Reinforcing Leg Joints with Face-Mounted Biscuits

End grain on leg tops drinks glue and weakens standard butt joints. Instead, plunge two biscuits into the face of the rail so they cross the grain at 90°, forming miniature internal brackets.

This hidden cross-grain spline resists the rocking motion that loosens bench legs every spring. Keep the upper biscuit 1 in below the seat slats so future sanding never hits it.

Adding Decorative Biscuit Keys for Visual Appeal

After the bench is together, flip it over and plunge shallow crescents across mitered leg corners. Glue in contrasting walnut biscuits, then trim them flush to create dark oval accents that echo the hidden joinery.

Sand the keys lightly; their proud surface catches light and signals craftsmanship without shouting. The same trick works on armrest ends for a cohesive look.

Finishing After Biscuit Assembly

Wait 48 hours for polyurethane to reach full strength before belt-sanding. A 120-grit pass levels biscuit edges without burning the surrounding soft grain.

Seal every biscuit end grain with the same oil you use on the faces; end grain drinks faster and will blush if left unsealed. Two wiped-on coats followed by a light scuff keep the bench color uniform.

Seasonal Checks and Easy Repairs

Each autumn, rock the bench gently and listen for creaks that signal a loosening joint.
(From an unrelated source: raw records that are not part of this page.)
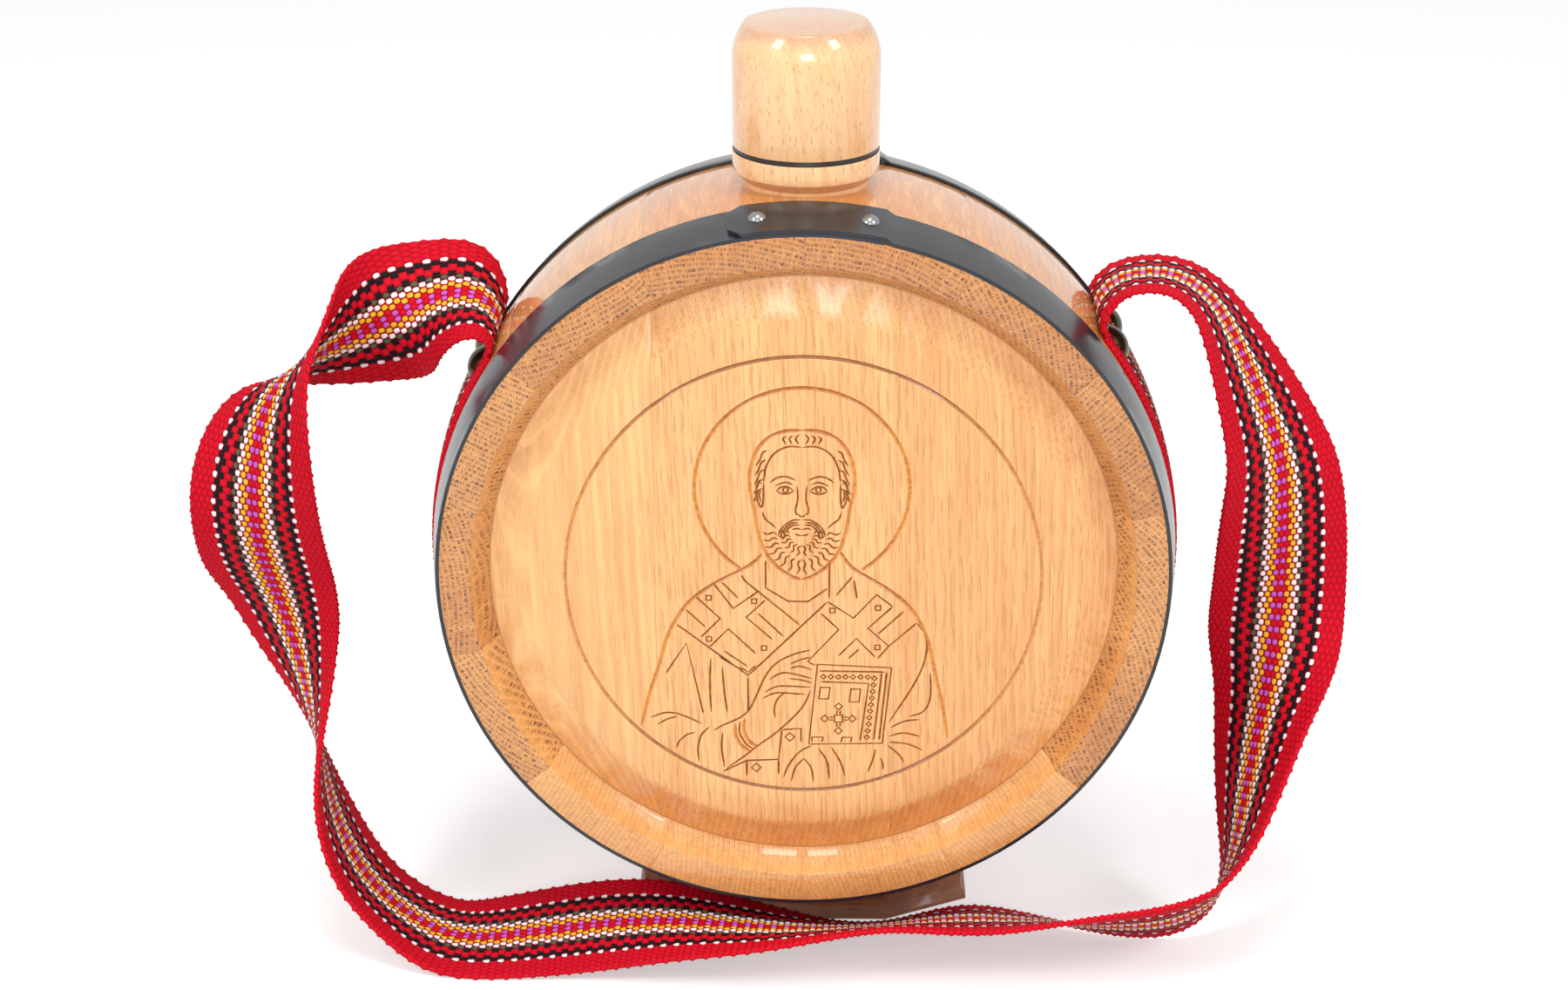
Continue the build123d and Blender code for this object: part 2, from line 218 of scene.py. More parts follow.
class Recipe(Nodes):
    """A material with calls for the patterns on its surface.

    Args:
        name: The material's name.
    """

    def __init__(self, name: str) -> None:
        """Start with a plain shader."""
        self.material = bpy.data.materials.new(name)
        self.material.use_nodes = True
        super().__init__(self.material.node_tree)
        self.shader = self.tree.nodes["Principled BSDF"]

    def moved(self, operation: str, *values: object) -> Socket:
        """The vector that a Vector Math node gives."""
        return self.add("VectorMath", *values, operation=operation).outputs[0]

    def place(self) -> Socket:
        """Where on the piece a point lies."""
        return self.add("TexCoord").outputs["Object"]

    def from_barrel(self) -> Socket:
        """Where a point lies from the barrel's centre."""
        return self.moved("SUBTRACT", self.place(), tuple(BARREL.centre))

    def axes(self, vector: Socket) -> list[Socket]:
        """The three parts of a vector."""
        return list(self.add("SeparateXYZ", vector).outputs)

    def facing(self, axis: int) -> Socket:
        """How squarely the surface faces along an axis, either way, from 0 to 1."""
        return self.sums("ABSOLUTE", self.axes(self.add("TexCoord").outputs["Normal"])[axis])

    def counted(self, at: Socket, steps: Place) -> Socket:
        """Places counted in steps, with a step for each axis."""
        return self.moved("MULTIPLY", at, tuple(1 / step for step in steps))

    def noise(self, at: Socket, detail: float = 2.0, rough: float = 0.5) -> Socket:
        """Cloudy noise with one cloud to each unit."""
        node = self.fill(self.add("TexNoise"), Vector=at, Scale=1.0, Detail=detail, Roughness=rough)
        return node.outputs[0]

    def clouds(self, step: float, detail: float) -> Socket:
        """Cloudy noise all over the piece, with one cloud to each step."""
        return self.noise(self.counted(self.place(), (step,) * 3), detail)

    def window(self, value: Socket, low: float, high: float) -> Socket:
        """A smooth rise from 0 at low to 1 at high, or a fall where low is the larger."""
        node = self.add("MapRange", interpolation_type="SMOOTHSTEP")
        return self.fill(node, Value=value, From_Min=low, From_Max=high, To_Min=0.0, To_Max=1.0).outputs[0]

    def mix(self, share: object, first: object, second: object, blend: str = "MIX") -> Socket:
        """Blend two colours.

        Args:
            share: How much of the second is blended in.
            first: The colour that is there.
            second: The colour that comes in.
            blend: The way in which they blend.

        Returns:
            The blended colour.
        """
        node = self.add("Mix", data_type="RGBA", blend_type=blend)
        for number, value in ((0, share), (6, first), (7, second)):
            self.feed(node.inputs[number], value)
        return node.outputs[2]

    def tinted(self, share: Socket, colour: Socket, tint: Colour) -> Socket:
        """Multiply a colour by a tint where a share is 1, and leave it where that is 0."""
        return self.mix(share, colour, self.mix(1.0, colour, tint, "MULTIPLY"))

    def bump(self, height: Socket, depth: float, strength: float) -> None:
        """Let a height between 0 and 1 shape the surface, depth metres deep."""
        node = self.fill(self.add("Bump"), Strength=strength, Distance=depth, Height=height)
        self.feed(self.shader.inputs["Normal"], node.outputs["Normal"])

    def finish(self, **values: object) -> Material:
        """Set the shader's sockets by their names, with _ for a space, and give the material."""
        self.fill(self.shader, **values)
        return self.material


class Fibre(Enum):
    """The direction in which a wooden piece's fibres run."""

    X = 0
    Y = 1
    Z = 2


class Joint(Enum):
    """How a wood's pattern starts anew from piece to piece."""

    NONE = "one piece"
    STAVES = "staves round the barrel"
    BOARDS = "boards side by side"


class Pores(Enum):
    """How a wood's pores show."""

    FLECKS = "short flecks all over"
    VESSELS = "rows of fine lines in every growth ring"


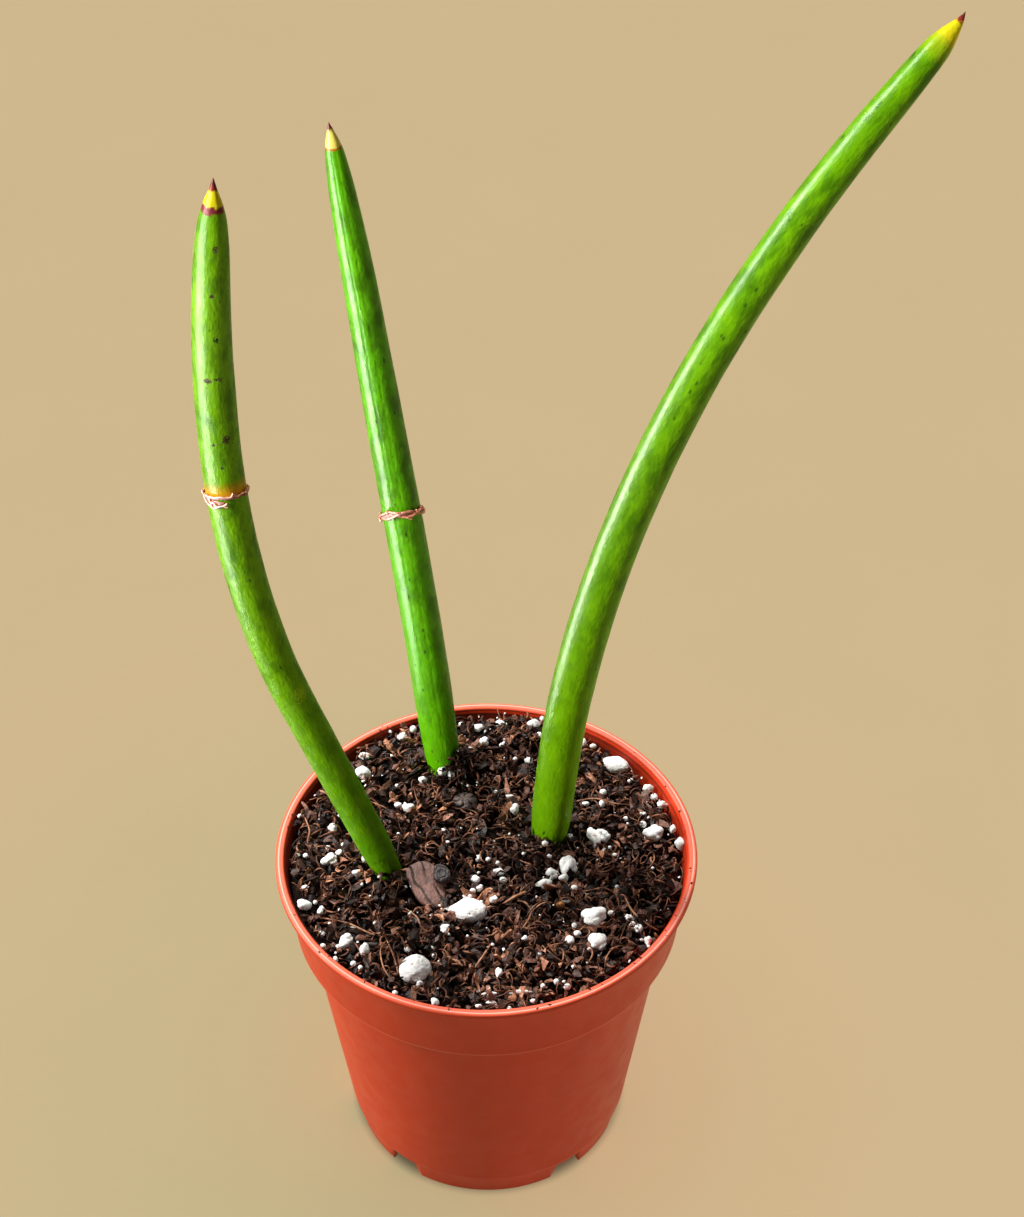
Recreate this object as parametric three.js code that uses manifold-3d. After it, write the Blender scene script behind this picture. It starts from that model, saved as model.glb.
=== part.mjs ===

Inject warm glue into the seam with a plastic syringe, then clamp for an hour to restore the original bond.

If a biscuit ever swells too much and splits the rail, saw the joint apart, chisel out the damaged section, and rotate a fresh biscuit 90° to cut new long-grain surfaces. The repair disappears under the next coat of oil.

Scaling Up to Longer or Curved Benches

Join short rails with a biscuit every 6 in to create an 8-ft span strong enough for two gardeners. Stagger the joints so no two biscuits share the same grain line; this spreads stress like bricklaying.

For a gentle curved seat, bandsaw the arc first, then plunge biscuits while the rail is still flat. The curved glue line closes like a sprung ruler once the clamps come on.